As a class we collectively could not name any artists from the last few decades. We know who comes to our local art center. We know the artists we study in our classes. We know the artists that are displayed when we travel to other art museums. I still cannot come up with names of any contemporary artists. The most recent name I can come up with would be Jim Dine, and you want to know why? He was the headliner on one of the trips that I took as a senior art student to the Walker Art Center in Minneapolis. I went to the Richard Gray Gallery's website that was showing Dine and was very happy to see that he still paints robes, hearts, and tools - and I think he has greatly improved over the years!

I have been to many shows over the many years since then, but I couldn't tell you one of them.
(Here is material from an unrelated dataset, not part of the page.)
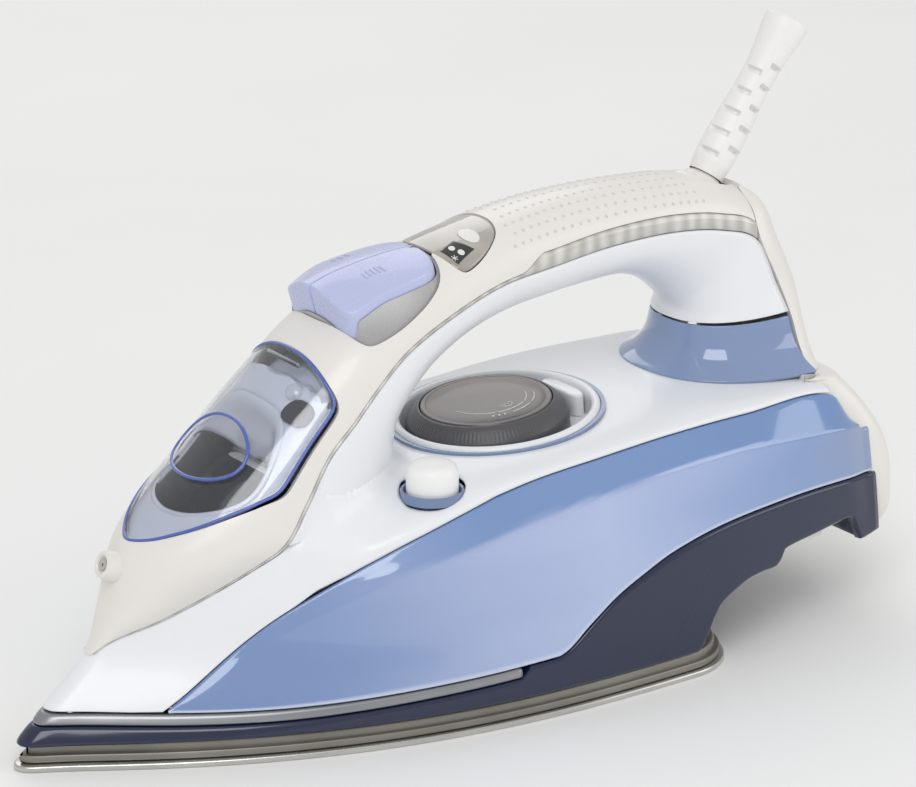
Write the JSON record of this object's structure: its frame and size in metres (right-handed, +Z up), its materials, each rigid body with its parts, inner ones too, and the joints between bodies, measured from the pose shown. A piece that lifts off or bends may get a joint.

Have I lost my critical eye over the years? Probably. I looked at the Walker's website, just to take a peek and see if, perchance, there was an artist there whose name I might recognize. Nope. I did notice something I would like to add to the conversation, though. It was the titles of the shows that caught my eye - Baby Marx; Exposed: Voyeurism, Surveillance and the Camera; Nan Goldin's The Ballad of Sexual Dependancy. 

That last title was a little different in that the artist's name was mentioned in the text scrolling across the top of the website. Is that what art has turned into? We don't have any "famous artists", so we need to come up with interesting titles? I think we have resorted to using the flashy headline grabbers to get people to come see the art in the museums.

So I went to the Art Institute of Chicago's website and looked at their current exhibition titles. Out of 15 shows, only five of them listed the artist's names in the header. About half of the titles did grab my attention: Belligerent Encounters: Graphic Chronicles of War and Revolution; Neither Man Nor Beast: Animal Images on Ancient Coins; and my personal favorite - Avant-Garde in Everyday Life (since we also discussed the meaning of avant-garde in class). Now can't you see some of these titles splashed across the top of the National Enquirer? Maybe a tabloid with a less colorful reputation, but you certainly can imagine one or two of these in newspaper headlines in the Sunday section of your local paper somewhere.

When it is tough for a senior seminar art class to come up with artists names culled from the last two or three decades, either nobody is making art or, or everybody thinks that the things artists are making is just not memorable art. What is art? I'm not entirely certain, but if we have no famous artists, does that mean there is no art anymore? That would take me back to the earlier post - is it the end of art?